Put this on at a party when you want your guests to leave.

Finally, in this day and age, the sci-fi concept album as something of a re-emergence with modern prog bands such as Transatlantic, Star One and Spock’s Beard. Leading this resurgence is Ayreon (no, I can’t pronounce it either), a band formed by Arjen Lucassen. Lucassen is a Dutch Multi-instrumentalist who gets his mates involved with his projects. Mates such as Fish from Marillion, Devin Townsend, Mikael Akerfeldt from Opeth, Sharon Del Adel from Within Temptation and the bloke who played the flute from Focus. Ayreon release good old fashioned concept albums that span two whole discs and that is a lot of Music. 010111001 is the title of one of the concept alums and not a Stockholm telephone number, as is The Theory of Everything and Universal Migrator (parts 1 and 2)

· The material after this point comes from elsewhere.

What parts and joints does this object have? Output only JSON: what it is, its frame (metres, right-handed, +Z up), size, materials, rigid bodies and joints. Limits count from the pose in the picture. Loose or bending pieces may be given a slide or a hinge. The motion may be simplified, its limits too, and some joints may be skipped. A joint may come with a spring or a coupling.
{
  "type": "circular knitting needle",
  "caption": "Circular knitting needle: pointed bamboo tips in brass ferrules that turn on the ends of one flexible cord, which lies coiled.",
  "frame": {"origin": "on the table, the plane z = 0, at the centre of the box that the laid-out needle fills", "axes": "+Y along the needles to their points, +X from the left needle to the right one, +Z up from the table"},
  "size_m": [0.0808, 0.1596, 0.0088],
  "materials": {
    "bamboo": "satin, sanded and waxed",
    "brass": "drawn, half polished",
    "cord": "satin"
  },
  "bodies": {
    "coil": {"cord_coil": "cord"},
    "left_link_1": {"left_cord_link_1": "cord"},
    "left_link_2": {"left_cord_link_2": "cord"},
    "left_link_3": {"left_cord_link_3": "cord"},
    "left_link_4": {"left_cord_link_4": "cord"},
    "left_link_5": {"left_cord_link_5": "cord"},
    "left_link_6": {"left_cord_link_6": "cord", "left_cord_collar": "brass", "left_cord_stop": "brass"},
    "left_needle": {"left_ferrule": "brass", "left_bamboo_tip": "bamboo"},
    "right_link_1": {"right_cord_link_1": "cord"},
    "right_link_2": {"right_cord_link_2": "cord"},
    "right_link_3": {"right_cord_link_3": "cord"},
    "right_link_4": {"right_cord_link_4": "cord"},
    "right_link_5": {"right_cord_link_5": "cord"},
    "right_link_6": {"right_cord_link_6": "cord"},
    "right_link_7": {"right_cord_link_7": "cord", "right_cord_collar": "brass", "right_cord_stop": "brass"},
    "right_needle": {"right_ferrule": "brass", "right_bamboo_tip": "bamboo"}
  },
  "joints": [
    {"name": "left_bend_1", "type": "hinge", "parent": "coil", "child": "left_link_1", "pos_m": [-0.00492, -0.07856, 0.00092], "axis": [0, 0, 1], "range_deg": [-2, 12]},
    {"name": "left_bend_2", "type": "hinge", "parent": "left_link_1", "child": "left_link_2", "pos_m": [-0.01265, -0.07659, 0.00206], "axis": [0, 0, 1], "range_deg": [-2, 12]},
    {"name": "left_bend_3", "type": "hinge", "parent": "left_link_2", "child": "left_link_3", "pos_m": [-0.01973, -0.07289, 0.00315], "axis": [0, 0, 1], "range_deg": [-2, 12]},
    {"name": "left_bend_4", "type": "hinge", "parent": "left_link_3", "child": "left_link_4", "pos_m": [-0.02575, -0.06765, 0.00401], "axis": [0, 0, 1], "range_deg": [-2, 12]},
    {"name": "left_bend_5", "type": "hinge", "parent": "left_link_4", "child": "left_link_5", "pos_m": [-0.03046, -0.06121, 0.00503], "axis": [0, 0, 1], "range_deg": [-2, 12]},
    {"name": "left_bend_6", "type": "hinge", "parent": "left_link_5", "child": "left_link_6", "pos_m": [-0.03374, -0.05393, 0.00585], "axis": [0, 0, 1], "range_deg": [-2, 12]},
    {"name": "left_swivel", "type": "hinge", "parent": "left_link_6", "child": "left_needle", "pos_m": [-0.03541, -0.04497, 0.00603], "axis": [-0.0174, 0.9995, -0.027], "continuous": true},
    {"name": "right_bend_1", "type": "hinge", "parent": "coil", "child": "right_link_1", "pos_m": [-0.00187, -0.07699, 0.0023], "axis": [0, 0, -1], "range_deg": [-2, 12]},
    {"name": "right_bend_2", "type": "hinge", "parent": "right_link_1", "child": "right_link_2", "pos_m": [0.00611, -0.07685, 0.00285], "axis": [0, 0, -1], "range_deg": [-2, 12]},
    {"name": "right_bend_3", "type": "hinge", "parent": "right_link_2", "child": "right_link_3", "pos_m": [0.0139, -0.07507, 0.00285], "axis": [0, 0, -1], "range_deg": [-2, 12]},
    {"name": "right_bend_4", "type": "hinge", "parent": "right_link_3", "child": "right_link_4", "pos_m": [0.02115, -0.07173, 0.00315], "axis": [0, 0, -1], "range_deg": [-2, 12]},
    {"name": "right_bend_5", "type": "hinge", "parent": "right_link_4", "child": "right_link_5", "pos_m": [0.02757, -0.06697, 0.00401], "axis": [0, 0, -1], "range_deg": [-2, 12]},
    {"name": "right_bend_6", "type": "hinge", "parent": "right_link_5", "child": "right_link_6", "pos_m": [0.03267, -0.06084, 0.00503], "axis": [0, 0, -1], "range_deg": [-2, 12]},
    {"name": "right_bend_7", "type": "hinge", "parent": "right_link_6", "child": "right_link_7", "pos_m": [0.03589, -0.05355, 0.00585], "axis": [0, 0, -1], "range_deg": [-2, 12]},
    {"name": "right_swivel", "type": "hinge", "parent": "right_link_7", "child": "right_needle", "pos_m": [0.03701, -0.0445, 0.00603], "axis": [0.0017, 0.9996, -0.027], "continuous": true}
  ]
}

I’ve only heard two of these double disc concept albums. Musically there are influences from Yes and Marillion as well as a lot of what could be termed Eurometal. The Human Equation is a concept album about a bloke in a coma going through his life. The other one that I’ve heard is the sci-fi epic Into the Electric Castle: A Space Opera (He even entitles it a space opera, how sci-fi is that!).Various characters from history get taken out of time to the electric castle by a seemingly benign entity voiced by Peter Daltrey (no relation). He begins by telling them not to be afraid then tells them that some of them may die in the tasks they will be expected to undertake (so no need to be afraid, then) and ends by having some kind of vocoder melt down as the minds of the characters that the entity has captured are the only things keeping him alive. Some songs sound like they could be entered for Eurovision and to the cynical ear this is nothing but flamboyant and pretentious. I don’t have a cynical ear and simply enjoy it for what it is; imaginative, slightly cheesy and as I can’t play a note I’m really in no position to criticise music. Also, there are some great keyboard parts and the guy from Focus can really play that flute.

So, if you made it this far you have either a) been given some musical pointers b) been taken on a tour of songs and bands to avoid. Thanks for listening.